**THE PROBLEM:**
Repeat the lines that follow, leaving nothing out.

# START OF MATERIAL PROVIDED

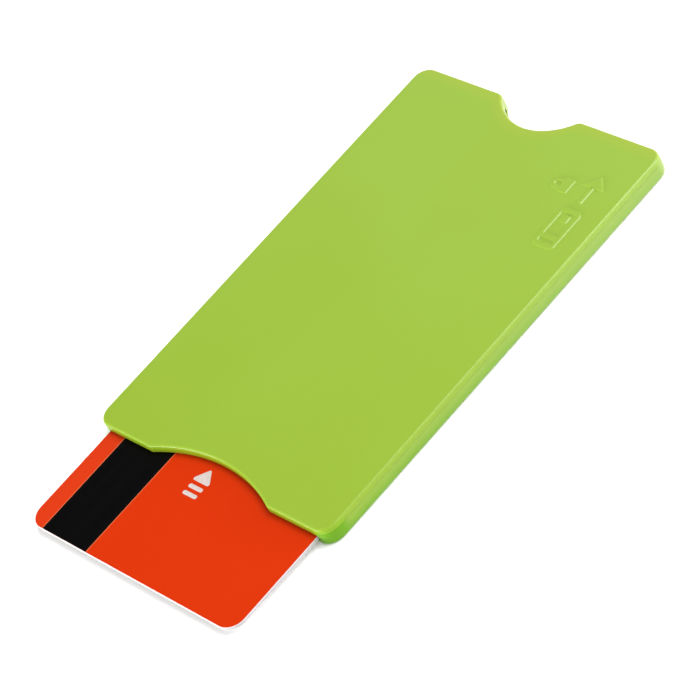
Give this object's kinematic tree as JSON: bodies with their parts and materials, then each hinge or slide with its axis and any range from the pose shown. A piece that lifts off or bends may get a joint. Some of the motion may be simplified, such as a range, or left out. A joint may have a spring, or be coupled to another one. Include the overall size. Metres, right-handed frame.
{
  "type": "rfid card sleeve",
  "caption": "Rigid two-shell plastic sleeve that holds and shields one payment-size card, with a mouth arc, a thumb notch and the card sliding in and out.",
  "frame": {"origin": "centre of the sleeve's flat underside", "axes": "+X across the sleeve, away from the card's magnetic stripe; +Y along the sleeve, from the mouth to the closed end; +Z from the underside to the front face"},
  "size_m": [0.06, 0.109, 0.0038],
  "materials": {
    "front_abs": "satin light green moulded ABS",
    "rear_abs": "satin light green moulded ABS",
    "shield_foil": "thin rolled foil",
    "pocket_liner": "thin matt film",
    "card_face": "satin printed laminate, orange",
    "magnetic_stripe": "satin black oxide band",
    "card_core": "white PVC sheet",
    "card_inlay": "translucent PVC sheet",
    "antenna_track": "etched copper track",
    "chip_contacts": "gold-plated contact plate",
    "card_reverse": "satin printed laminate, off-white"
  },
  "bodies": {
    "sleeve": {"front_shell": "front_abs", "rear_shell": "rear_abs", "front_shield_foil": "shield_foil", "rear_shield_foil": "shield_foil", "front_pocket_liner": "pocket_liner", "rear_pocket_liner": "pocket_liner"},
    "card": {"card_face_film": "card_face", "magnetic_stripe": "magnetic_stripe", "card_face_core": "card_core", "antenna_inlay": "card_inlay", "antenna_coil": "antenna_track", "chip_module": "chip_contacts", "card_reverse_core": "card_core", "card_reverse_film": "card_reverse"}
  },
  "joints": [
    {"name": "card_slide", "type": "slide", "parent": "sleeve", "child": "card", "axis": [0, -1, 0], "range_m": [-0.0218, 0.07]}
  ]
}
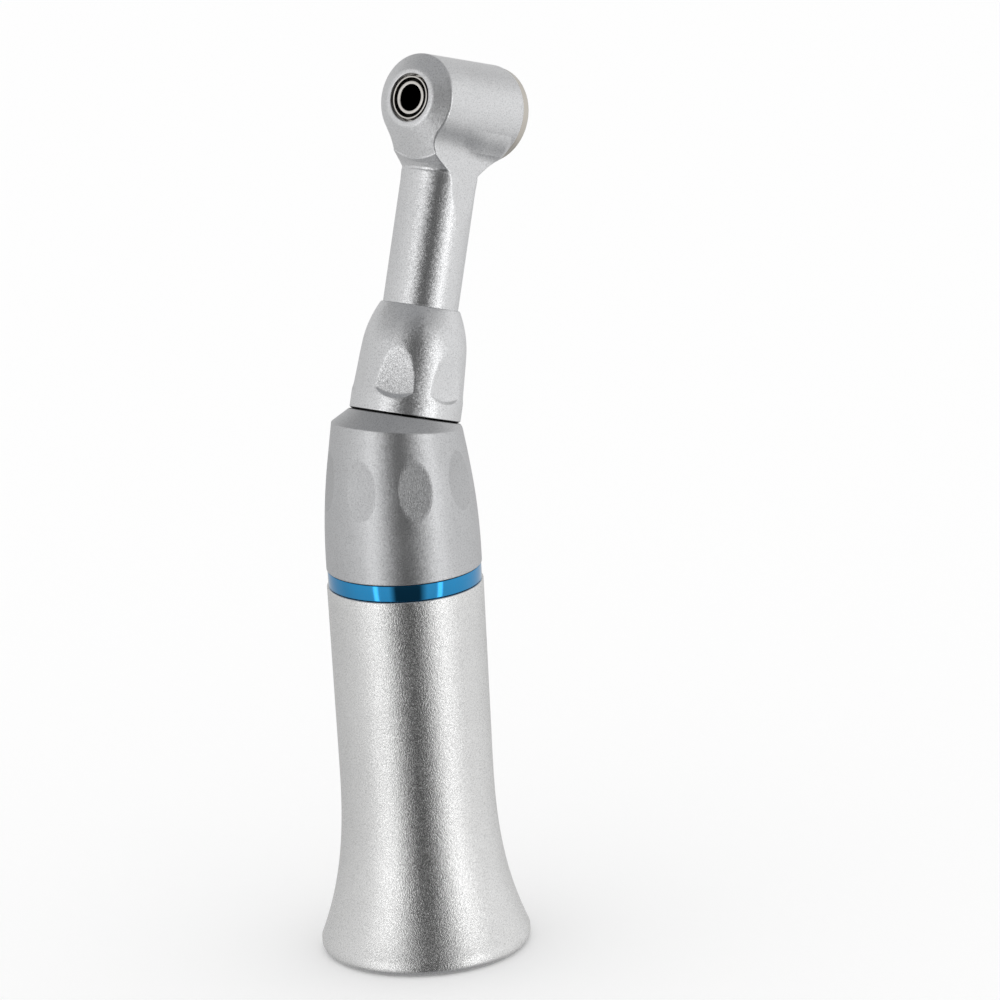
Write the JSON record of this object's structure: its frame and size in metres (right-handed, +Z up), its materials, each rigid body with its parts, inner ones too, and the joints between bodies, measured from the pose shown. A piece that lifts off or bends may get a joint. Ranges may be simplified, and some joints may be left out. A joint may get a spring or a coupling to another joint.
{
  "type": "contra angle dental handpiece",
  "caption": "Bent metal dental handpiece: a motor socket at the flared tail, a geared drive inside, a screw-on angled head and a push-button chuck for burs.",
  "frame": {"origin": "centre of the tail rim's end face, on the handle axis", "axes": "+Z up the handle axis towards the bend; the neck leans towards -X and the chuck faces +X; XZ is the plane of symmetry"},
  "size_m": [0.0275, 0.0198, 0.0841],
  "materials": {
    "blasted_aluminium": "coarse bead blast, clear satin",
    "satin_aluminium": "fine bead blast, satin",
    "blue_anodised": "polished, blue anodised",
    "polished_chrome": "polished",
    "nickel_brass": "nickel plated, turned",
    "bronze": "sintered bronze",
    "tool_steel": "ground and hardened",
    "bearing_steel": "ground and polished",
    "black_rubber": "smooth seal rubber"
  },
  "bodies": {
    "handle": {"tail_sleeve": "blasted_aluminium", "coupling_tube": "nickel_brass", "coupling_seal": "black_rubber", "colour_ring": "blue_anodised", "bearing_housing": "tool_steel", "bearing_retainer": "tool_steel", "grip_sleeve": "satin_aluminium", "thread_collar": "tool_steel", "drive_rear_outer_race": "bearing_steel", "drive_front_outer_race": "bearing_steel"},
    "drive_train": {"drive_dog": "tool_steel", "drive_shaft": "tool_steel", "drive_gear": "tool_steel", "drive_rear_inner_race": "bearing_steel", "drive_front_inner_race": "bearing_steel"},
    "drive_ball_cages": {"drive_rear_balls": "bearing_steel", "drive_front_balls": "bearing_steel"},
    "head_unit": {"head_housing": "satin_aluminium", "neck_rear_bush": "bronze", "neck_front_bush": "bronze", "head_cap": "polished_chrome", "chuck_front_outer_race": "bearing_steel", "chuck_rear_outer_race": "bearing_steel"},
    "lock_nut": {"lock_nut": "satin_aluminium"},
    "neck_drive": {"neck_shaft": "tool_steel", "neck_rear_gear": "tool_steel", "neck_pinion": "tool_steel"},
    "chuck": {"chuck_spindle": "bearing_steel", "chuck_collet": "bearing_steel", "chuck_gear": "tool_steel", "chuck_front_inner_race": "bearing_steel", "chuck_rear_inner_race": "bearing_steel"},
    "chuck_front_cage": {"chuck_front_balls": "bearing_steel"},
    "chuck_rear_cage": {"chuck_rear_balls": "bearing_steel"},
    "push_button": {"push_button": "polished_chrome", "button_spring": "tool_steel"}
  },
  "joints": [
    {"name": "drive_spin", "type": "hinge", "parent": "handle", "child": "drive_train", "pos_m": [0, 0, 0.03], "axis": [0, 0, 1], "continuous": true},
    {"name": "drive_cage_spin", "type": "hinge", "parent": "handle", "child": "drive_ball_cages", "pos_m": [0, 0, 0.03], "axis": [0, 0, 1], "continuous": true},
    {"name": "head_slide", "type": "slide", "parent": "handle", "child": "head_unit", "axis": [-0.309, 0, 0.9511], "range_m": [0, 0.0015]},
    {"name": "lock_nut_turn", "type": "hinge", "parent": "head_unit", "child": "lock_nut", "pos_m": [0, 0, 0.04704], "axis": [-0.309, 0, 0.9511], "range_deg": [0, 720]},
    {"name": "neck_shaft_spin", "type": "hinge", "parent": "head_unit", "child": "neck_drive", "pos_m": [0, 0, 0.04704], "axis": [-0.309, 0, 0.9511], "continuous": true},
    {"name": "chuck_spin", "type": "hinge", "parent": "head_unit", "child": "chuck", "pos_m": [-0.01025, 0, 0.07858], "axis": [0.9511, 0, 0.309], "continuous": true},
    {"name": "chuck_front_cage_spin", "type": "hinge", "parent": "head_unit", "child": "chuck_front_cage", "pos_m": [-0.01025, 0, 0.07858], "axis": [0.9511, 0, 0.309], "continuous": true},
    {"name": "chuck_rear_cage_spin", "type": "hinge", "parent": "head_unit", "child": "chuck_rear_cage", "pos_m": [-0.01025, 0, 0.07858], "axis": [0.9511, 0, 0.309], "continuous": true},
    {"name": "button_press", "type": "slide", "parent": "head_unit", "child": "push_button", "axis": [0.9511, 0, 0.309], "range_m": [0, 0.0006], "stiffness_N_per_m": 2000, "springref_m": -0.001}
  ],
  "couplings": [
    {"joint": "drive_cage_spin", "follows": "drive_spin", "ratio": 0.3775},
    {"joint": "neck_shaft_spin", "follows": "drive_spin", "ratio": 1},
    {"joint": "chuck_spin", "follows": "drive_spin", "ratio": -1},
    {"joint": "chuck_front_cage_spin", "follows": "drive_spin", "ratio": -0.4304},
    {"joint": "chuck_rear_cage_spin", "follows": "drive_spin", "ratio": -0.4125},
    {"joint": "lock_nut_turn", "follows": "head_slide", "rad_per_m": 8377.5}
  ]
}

# END OF MATERIAL PROVIDED

**SOLUTION FOR THIS TASK:**
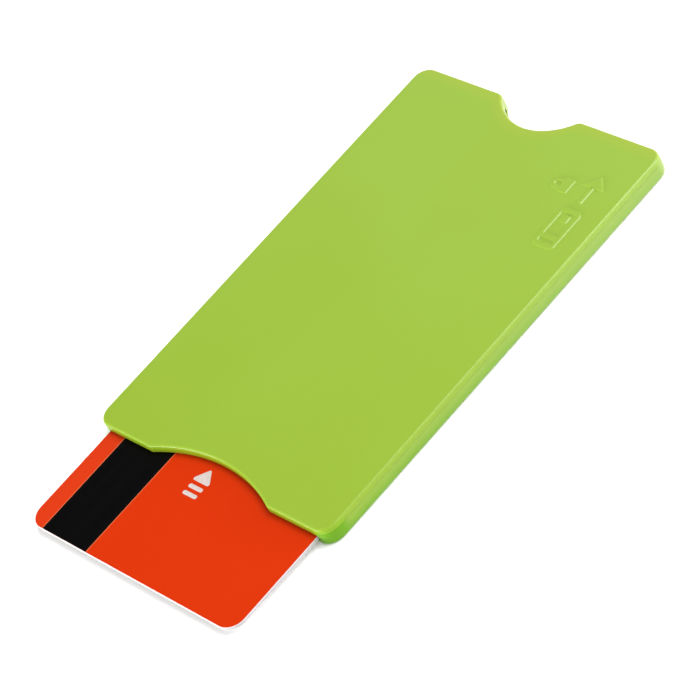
Give this object's kinematic tree as JSON: bodies with their parts and materials, then each hinge or slide with its axis and any range from the pose shown. A piece that lifts off or bends may get a joint. Some of the motion may be simplified, such as a range, or left out. A joint may have a spring, or be coupled to another one. Include the overall size. Metres, right-handed frame.
{
  "type": "rfid card sleeve",
  "caption": "Rigid two-shell plastic sleeve that holds and shields one payment-size card, with a mouth arc, a thumb notch and the card sliding in and out.",
  "frame": {"origin": "centre of the sleeve's flat underside", "axes": "+X across the sleeve, away from the card's magnetic stripe; +Y along the sleeve, from the mouth to the closed end; +Z from the underside to the front face"},
  "size_m": [0.06, 0.109, 0.0038],
  "materials": {
    "front_abs": "satin light green moulded ABS",
    "rear_abs": "satin light green moulded ABS",
    "shield_foil": "thin rolled foil",
    "pocket_liner": "thin matt film",
    "card_face": "satin printed laminate, orange",
    "magnetic_stripe": "satin black oxide band",
    "card_core": "white PVC sheet",
    "card_inlay": "translucent PVC sheet",
    "antenna_track": "etched copper track",
    "chip_contacts": "gold-plated contact plate",
    "card_reverse": "satin printed laminate, off-white"
  },
  "bodies": {
    "sleeve": {"front_shell": "front_abs", "rear_shell": "rear_abs", "front_shield_foil": "shield_foil", "rear_shield_foil": "shield_foil", "front_pocket_liner": "pocket_liner", "rear_pocket_liner": "pocket_liner"},
    "card": {"card_face_film": "card_face", "magnetic_stripe": "magnetic_stripe", "card_face_core": "card_core", "antenna_inlay": "card_inlay", "antenna_coil": "antenna_track", "chip_module": "chip_contacts", "card_reverse_core": "card_core", "card_reverse_film": "card_reverse"}
  },
  "joints": [
    {"name": "card_slide", "type": "slide", "parent": "sleeve", "child": "card", "axis": [0, -1, 0], "range_m": [-0.0218, 0.07]}
  ]
}
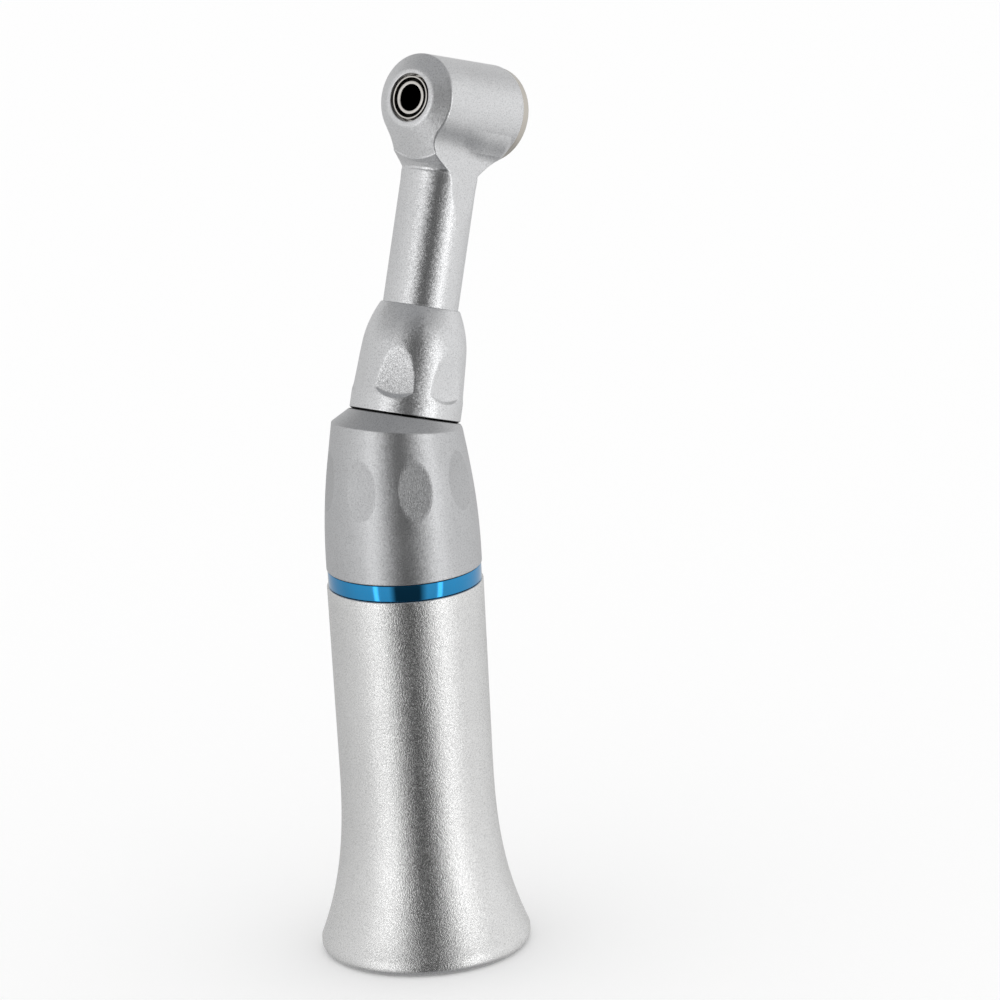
Write the JSON record of this object's structure: its frame and size in metres (right-handed, +Z up), its materials, each rigid body with its parts, inner ones too, and the joints between bodies, measured from the pose shown. A piece that lifts off or bends may get a joint. Ranges may be simplified, and some joints may be left out. A joint may get a spring or a coupling to another joint.
{
  "type": "contra angle dental handpiece",
  "caption": "Bent metal dental handpiece: a motor socket at the flared tail, a geared drive inside, a screw-on angled head and a push-button chuck for burs.",
  "frame": {"origin": "centre of the tail rim's end face, on the handle axis", "axes": "+Z up the handle axis towards the bend; the neck leans towards -X and the chuck faces +X; XZ is the plane of symmetry"},
  "size_m": [0.0275, 0.0198, 0.0841],
  "materials": {
    "blasted_aluminium": "coarse bead blast, clear satin",
    "satin_aluminium": "fine bead blast, satin",
    "blue_anodised": "polished, blue anodised",
    "polished_chrome": "polished",
    "nickel_brass": "nickel plated, turned",
    "bronze": "sintered bronze",
    "tool_steel": "ground and hardened",
    "bearing_steel": "ground and polished",
    "black_rubber": "smooth seal rubber"
  },
  "bodies": {
    "handle": {"tail_sleeve": "blasted_aluminium", "coupling_tube": "nickel_brass", "coupling_seal": "black_rubber", "colour_ring": "blue_anodised", "bearing_housing": "tool_steel", "bearing_retainer": "tool_steel", "grip_sleeve": "satin_aluminium", "thread_collar": "tool_steel", "drive_rear_outer_race": "bearing_steel", "drive_front_outer_race": "bearing_steel"},
    "drive_train": {"drive_dog": "tool_steel", "drive_shaft": "tool_steel", "drive_gear": "tool_steel", "drive_rear_inner_race": "bearing_steel", "drive_front_inner_race": "bearing_steel"},
    "drive_ball_cages": {"drive_rear_balls": "bearing_steel", "drive_front_balls": "bearing_steel"},
    "head_unit": {"head_housing": "satin_aluminium", "neck_rear_bush": "bronze", "neck_front_bush": "bronze", "head_cap": "polished_chrome", "chuck_front_outer_race": "bearing_steel", "chuck_rear_outer_race": "bearing_steel"},
    "lock_nut": {"lock_nut": "satin_aluminium"},
    "neck_drive": {"neck_shaft": "tool_steel", "neck_rear_gear": "tool_steel", "neck_pinion": "tool_steel"},
    "chuck": {"chuck_spindle": "bearing_steel", "chuck_collet": "bearing_steel", "chuck_gear": "tool_steel", "chuck_front_inner_race": "bearing_steel", "chuck_rear_inner_race": "bearing_steel"},
    "chuck_front_cage": {"chuck_front_balls": "bearing_steel"},
    "chuck_rear_cage": {"chuck_rear_balls": "bearing_steel"},
    "push_button": {"push_button": "polished_chrome", "button_spring": "tool_steel"}
  },
  "joints": [
    {"name": "drive_spin", "type": "hinge", "parent": "handle", "child": "drive_train", "pos_m": [0, 0, 0.03], "axis": [0, 0, 1], "continuous": true},
    {"name": "drive_cage_spin", "type": "hinge", "parent": "handle", "child": "drive_ball_cages", "pos_m": [0, 0, 0.03], "axis": [0, 0, 1], "continuous": true},
    {"name": "head_slide", "type": "slide", "parent": "handle", "child": "head_unit", "axis": [-0.309, 0, 0.9511], "range_m": [0, 0.0015]},
    {"name": "lock_nut_turn", "type": "hinge", "parent": "head_unit", "child": "lock_nut", "pos_m": [0, 0, 0.04704], "axis": [-0.309, 0, 0.9511], "range_deg": [0, 720]},
    {"name": "neck_shaft_spin", "type": "hinge", "parent": "head_unit", "child": "neck_drive", "pos_m": [0, 0, 0.04704], "axis": [-0.309, 0, 0.9511], "continuous": true},
    {"name": "chuck_spin", "type": "hinge", "parent": "head_unit", "child": "chuck", "pos_m": [-0.01025, 0, 0.07858], "axis": [0.9511, 0, 0.309], "continuous": true},
    {"name": "chuck_front_cage_spin", "type": "hinge", "parent": "head_unit", "child": "chuck_front_cage", "pos_m": [-0.01025, 0, 0.07858], "axis": [0.9511, 0, 0.309], "continuous": true},
    {"name": "chuck_rear_cage_spin", "type": "hinge", "parent": "head_unit", "child": "chuck_rear_cage", "pos_m": [-0.01025, 0, 0.07858], "axis": [0.9511, 0, 0.309], "continuous": true},
    {"name": "button_press", "type": "slide", "parent": "head_unit", "child": "push_button", "axis": [0.9511, 0, 0.309], "range_m": [0, 0.0006], "stiffness_N_per_m": 2000, "springref_m": -0.001}
  ],
  "couplings": [
    {"joint": "drive_cage_spin", "follows": "drive_spin", "ratio": 0.3775},
    {"joint": "neck_shaft_spin", "follows": "drive_spin", "ratio": 1},
    {"joint": "chuck_spin", "follows": "drive_spin", "ratio": -1},
    {"joint": "chuck_front_cage_spin", "follows": "drive_spin", "ratio": -0.4304},
    {"joint": "chuck_rear_cage_spin", "follows": "drive_spin", "ratio": -0.4125},
    {"joint": "lock_nut_turn", "follows": "head_slide", "rad_per_m": 8377.5}
  ]
}